No, it's quite possible to believe in the Incarnation (=divinity of Christ) without believing in the Virgin Birth. And even in the Resurrection without believing in the "minor" miracles, anthough that one is more difficult to reconcile logically.
By rejecting those specific miracles, one implicitly rejects the divine authority that has revealed them and which gives testimony to them.
2. That We should act without delay in this matter is made imperative especially by the fact that the partisans of error are to be sought not only among the Church's open enemies; but, what is to be most dreaded and deplored, in her very bosom, and are the more mischievous the less they keep in the open. We allude, Venerable Brethren, to many who belong to the Catholic laity, and, what is much more sad, to the ranks of the priesthood itself, who, animated by a false zeal for the Church, lacking the solid safeguards of philosophy and theology, nay more, thoroughly imbued with the poisonous doctrines taught by the enemies of the Church, and lost to all sense of modesty, put themselves forward as reformers of the Church; and, forming more boldly into line of attack, assail all that is most sacred in the work of Christ, not sparing even the Person of the Divine Redeemer, whom, with sacrilegious audacity, they degrade to the condition of a simple and ordinary man.
3. Although they express their astonishment that We should number them amongst the enemies of the Church, no one will be reasonably surprised that We should do so, if, leaving out of account the internal disposition of the soul, of which God alone is the Judge, he considers their tenets, their manner of speech, and their action. Nor indeed would he be wrong in regarding them as the most pernicious of all the adversaries of the Church. For, as We have said, they put into operation their designs for her undoing, not from without but from within. Hence, the danger is present almost in the very veins and heart of the Church, whose injury is the more certain from the very fact that their knowledge of her is more intimate. Moreover, they lay the ax not to the branches and shoots, but to the very root, that is, to the faith and its deepest fibers. And once having struck at this root of immortality, they proceed to diffuse poison through the whole tree, so that there is no part of Catholic truth which they leave untouched, none that they do not strive to corrupt.

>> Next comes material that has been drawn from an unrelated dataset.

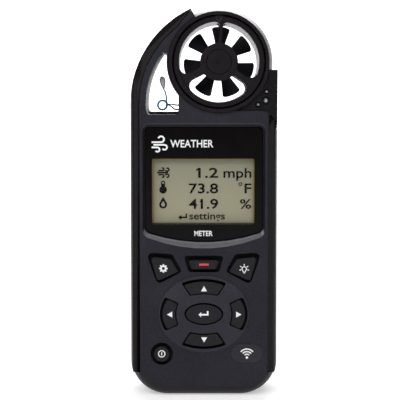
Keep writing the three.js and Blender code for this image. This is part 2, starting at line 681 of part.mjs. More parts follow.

Vatican I's Constitution Dei Filius does a great job of explaining what faith is and how reason relates to it![]()
Globalnomad, the difference between St. Thomas Aquinas and a Modernist lies in the words "secular humanism." Rationalism imbued with faith and a sense of the sacred leaves one with great men like St. Thomas. An "arrogant" rationalistic scientism imbued with a strong secular humanism leaves us with the Jesus Seminar. In failing to read what is being said, you have created for yourself a boogey man, the same thing you state we are doing. No one is attacking rationalism, only its perversion when it is placed at odds with Catholicism.